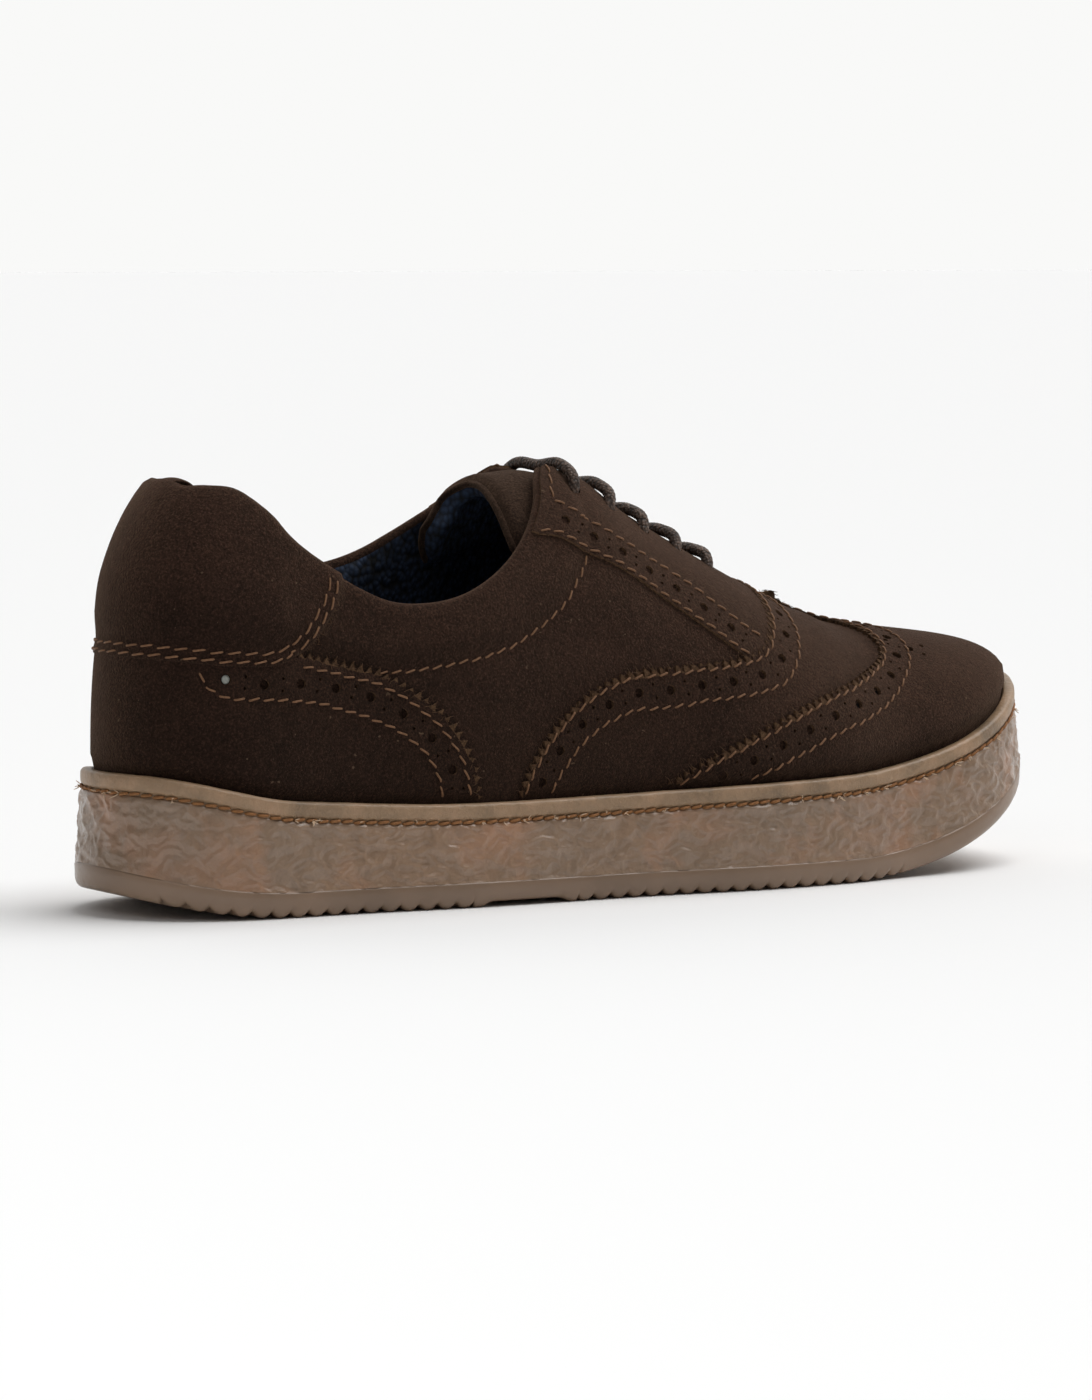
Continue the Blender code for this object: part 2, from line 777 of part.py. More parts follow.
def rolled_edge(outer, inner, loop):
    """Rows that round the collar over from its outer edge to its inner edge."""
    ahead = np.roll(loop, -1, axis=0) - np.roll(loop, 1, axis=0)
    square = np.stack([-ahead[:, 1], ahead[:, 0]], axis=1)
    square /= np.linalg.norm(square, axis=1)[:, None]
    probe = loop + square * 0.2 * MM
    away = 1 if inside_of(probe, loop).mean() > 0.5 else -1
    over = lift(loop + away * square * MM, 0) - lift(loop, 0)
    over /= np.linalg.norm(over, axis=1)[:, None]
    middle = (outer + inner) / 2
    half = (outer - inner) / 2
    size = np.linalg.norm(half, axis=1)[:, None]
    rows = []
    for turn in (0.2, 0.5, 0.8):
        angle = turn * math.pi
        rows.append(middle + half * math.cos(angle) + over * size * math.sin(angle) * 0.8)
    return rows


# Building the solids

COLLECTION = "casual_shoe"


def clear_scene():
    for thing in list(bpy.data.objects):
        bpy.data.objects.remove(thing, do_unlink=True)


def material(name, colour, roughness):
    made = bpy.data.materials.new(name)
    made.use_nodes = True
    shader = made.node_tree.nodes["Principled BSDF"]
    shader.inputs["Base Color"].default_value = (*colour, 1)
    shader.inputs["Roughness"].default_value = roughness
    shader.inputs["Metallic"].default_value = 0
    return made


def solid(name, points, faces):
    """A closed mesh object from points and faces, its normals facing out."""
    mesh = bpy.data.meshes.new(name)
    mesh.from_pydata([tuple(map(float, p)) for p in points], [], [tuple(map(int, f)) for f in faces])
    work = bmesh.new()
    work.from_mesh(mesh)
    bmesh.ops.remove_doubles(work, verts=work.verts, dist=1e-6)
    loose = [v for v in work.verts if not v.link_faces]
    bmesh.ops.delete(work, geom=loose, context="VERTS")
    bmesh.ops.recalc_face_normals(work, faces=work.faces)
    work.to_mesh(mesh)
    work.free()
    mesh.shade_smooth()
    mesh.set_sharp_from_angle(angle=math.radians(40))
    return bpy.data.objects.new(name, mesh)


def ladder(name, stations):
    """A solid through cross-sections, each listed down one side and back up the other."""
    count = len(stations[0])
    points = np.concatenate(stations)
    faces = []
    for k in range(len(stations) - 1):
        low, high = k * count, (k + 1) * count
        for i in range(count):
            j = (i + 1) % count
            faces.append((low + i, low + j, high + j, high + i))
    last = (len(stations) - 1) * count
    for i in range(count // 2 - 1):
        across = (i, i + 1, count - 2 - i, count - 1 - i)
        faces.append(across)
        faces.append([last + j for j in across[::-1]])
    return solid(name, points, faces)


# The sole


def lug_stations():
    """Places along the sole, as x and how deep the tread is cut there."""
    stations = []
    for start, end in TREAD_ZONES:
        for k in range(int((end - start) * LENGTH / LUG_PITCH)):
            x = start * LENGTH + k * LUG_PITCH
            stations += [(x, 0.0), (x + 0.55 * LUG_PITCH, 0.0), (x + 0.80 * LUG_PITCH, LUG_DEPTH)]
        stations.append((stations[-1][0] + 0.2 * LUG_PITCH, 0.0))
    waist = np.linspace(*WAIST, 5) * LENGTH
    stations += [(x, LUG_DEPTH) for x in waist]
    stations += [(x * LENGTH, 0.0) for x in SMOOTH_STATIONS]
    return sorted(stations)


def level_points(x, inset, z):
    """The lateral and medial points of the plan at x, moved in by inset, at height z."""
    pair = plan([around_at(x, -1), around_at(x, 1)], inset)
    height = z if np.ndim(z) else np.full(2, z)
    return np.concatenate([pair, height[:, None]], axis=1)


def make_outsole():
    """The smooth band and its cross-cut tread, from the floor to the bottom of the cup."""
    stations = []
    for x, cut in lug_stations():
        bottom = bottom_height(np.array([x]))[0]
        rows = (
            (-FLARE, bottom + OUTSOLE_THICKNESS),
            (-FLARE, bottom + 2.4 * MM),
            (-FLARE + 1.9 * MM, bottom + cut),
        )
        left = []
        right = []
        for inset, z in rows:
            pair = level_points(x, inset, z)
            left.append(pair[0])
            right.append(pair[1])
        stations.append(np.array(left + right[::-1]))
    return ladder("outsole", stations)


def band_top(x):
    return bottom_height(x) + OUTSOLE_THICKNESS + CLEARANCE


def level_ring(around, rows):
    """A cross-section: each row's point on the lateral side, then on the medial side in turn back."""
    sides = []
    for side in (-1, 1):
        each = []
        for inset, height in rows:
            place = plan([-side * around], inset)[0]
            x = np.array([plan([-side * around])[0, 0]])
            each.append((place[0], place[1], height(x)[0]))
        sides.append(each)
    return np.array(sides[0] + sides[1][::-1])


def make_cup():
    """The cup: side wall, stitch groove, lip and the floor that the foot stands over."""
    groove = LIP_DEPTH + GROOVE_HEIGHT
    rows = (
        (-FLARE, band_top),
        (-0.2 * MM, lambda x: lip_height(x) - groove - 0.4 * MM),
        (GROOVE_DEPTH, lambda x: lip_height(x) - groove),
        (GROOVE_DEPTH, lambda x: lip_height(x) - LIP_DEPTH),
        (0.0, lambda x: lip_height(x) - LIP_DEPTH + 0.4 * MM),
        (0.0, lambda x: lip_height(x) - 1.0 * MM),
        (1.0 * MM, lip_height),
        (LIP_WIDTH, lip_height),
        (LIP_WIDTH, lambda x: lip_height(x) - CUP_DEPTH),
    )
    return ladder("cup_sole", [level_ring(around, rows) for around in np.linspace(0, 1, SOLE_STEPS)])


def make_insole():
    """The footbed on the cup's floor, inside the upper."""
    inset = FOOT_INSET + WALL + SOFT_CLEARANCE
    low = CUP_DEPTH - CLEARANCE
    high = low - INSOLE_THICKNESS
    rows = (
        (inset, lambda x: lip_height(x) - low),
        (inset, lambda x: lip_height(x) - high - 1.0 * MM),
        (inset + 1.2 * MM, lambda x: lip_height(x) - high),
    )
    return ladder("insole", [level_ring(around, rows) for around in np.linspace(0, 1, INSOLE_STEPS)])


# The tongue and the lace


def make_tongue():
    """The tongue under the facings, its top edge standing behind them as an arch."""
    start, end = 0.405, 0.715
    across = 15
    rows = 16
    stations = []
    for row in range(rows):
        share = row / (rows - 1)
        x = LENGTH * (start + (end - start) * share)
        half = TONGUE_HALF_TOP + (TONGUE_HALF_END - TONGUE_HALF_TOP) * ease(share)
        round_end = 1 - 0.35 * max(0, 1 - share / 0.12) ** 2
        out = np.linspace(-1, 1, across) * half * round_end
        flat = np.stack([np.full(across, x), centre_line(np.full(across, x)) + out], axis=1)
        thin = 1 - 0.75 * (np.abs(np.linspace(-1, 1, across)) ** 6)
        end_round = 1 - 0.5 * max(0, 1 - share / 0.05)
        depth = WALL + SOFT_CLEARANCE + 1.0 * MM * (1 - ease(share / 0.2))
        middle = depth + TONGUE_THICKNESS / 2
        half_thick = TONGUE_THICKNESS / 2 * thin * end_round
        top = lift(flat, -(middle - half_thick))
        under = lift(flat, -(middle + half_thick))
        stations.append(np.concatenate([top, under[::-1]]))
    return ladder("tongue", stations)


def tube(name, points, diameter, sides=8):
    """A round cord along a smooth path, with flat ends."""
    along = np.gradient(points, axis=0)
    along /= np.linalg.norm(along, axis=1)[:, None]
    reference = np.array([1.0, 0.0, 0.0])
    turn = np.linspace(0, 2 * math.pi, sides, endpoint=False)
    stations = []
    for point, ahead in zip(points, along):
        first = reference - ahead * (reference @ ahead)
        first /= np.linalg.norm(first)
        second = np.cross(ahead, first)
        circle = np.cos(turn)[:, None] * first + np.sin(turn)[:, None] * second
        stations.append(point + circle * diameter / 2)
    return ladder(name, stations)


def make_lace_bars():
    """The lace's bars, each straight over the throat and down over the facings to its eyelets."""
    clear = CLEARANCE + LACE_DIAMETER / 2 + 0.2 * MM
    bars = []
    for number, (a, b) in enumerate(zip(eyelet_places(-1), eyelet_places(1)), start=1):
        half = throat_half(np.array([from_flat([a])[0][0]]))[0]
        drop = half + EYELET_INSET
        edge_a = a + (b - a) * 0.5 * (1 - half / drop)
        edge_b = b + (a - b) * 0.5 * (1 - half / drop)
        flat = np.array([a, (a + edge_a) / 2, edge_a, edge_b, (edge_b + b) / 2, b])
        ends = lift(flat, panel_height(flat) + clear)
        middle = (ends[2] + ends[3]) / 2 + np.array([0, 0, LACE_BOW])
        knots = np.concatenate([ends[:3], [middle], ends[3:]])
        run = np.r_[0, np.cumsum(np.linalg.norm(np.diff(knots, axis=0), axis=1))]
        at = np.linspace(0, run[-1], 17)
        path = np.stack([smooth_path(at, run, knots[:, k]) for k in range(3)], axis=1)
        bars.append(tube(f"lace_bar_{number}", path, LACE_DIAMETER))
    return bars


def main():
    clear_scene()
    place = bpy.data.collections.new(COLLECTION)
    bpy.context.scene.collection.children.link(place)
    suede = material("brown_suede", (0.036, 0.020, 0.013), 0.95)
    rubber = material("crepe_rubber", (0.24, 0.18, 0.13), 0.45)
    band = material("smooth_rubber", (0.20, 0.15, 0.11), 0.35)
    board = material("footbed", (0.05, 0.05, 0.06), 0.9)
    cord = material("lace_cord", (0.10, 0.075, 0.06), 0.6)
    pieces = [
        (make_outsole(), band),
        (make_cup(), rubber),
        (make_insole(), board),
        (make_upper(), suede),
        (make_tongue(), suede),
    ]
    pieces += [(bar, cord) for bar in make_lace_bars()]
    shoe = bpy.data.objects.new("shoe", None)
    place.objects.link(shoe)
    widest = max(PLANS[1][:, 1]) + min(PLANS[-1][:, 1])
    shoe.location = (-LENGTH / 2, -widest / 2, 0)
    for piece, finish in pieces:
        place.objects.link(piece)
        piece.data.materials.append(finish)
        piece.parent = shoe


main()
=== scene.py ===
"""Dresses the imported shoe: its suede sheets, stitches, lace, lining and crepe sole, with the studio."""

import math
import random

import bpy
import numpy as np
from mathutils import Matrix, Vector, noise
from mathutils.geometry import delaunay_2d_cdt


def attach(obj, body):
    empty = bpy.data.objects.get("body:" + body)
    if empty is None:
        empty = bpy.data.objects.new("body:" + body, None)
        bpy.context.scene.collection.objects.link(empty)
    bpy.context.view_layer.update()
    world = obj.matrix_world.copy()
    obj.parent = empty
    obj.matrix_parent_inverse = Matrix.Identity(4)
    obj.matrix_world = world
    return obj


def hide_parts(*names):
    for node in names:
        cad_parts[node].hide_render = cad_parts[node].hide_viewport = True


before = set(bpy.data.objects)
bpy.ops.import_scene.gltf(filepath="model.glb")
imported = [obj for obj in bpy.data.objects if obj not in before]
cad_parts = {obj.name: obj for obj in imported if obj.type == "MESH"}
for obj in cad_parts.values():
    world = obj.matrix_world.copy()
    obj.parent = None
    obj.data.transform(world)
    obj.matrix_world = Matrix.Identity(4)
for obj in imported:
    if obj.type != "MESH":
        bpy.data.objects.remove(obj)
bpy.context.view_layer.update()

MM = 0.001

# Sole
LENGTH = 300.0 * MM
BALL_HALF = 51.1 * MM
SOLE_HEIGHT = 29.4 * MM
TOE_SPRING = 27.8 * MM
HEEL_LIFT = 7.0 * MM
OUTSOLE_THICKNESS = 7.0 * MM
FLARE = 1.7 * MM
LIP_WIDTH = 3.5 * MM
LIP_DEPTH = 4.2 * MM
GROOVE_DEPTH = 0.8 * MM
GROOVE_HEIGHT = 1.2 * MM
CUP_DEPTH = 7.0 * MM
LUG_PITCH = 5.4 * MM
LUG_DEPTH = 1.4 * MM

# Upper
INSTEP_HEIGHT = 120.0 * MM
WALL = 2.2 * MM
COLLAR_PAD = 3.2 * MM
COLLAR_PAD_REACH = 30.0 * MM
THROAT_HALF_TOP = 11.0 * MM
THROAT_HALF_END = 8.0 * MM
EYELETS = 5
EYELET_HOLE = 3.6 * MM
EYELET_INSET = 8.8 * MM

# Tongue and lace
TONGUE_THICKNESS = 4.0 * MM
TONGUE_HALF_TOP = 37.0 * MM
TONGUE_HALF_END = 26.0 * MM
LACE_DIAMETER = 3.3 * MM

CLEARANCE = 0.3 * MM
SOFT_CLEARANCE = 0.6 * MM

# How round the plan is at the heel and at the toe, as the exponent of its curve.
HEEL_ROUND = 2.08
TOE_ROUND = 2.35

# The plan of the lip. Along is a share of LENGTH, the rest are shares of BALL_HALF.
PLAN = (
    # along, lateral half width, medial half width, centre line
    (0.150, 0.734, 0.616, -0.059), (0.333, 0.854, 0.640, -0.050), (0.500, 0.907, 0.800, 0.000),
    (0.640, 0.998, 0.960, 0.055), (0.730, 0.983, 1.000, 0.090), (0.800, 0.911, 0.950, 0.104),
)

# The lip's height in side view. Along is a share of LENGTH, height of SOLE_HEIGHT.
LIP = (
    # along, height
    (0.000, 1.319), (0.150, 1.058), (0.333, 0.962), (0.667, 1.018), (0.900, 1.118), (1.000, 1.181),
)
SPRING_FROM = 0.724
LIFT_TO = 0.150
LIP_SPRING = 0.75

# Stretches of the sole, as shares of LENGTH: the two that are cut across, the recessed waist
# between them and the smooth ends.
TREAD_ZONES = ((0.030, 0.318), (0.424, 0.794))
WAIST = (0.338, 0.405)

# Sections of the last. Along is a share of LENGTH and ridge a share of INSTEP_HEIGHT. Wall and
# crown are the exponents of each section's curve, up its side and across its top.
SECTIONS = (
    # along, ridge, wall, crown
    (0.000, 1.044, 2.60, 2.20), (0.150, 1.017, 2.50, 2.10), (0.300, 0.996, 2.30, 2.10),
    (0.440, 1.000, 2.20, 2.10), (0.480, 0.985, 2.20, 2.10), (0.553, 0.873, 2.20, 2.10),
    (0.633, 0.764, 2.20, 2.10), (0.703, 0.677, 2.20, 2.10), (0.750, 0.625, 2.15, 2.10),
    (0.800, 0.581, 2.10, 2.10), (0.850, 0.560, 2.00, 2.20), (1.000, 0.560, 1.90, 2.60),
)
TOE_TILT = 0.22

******

* **Brief**: Collect each line above holding the string "None".

* **The answer**:
    square /= np.linalg.norm(square, axis=1)[:, None]
    over /= np.linalg.norm(over, axis=1)[:, None]
    size = np.linalg.norm(half, axis=1)[:, None]
    return np.concatenate([pair, height[:, None]], axis=1)
    along /= np.linalg.norm(along, axis=1)[:, None]
        circle = np.cos(turn)[:, None] * first + np.sin(turn)[:, None] * second
    shoe = bpy.data.objects.new("shoe", None)
    if empty is None:
        empty = bpy.data.objects.new("body:" + body, None)
    obj.parent = None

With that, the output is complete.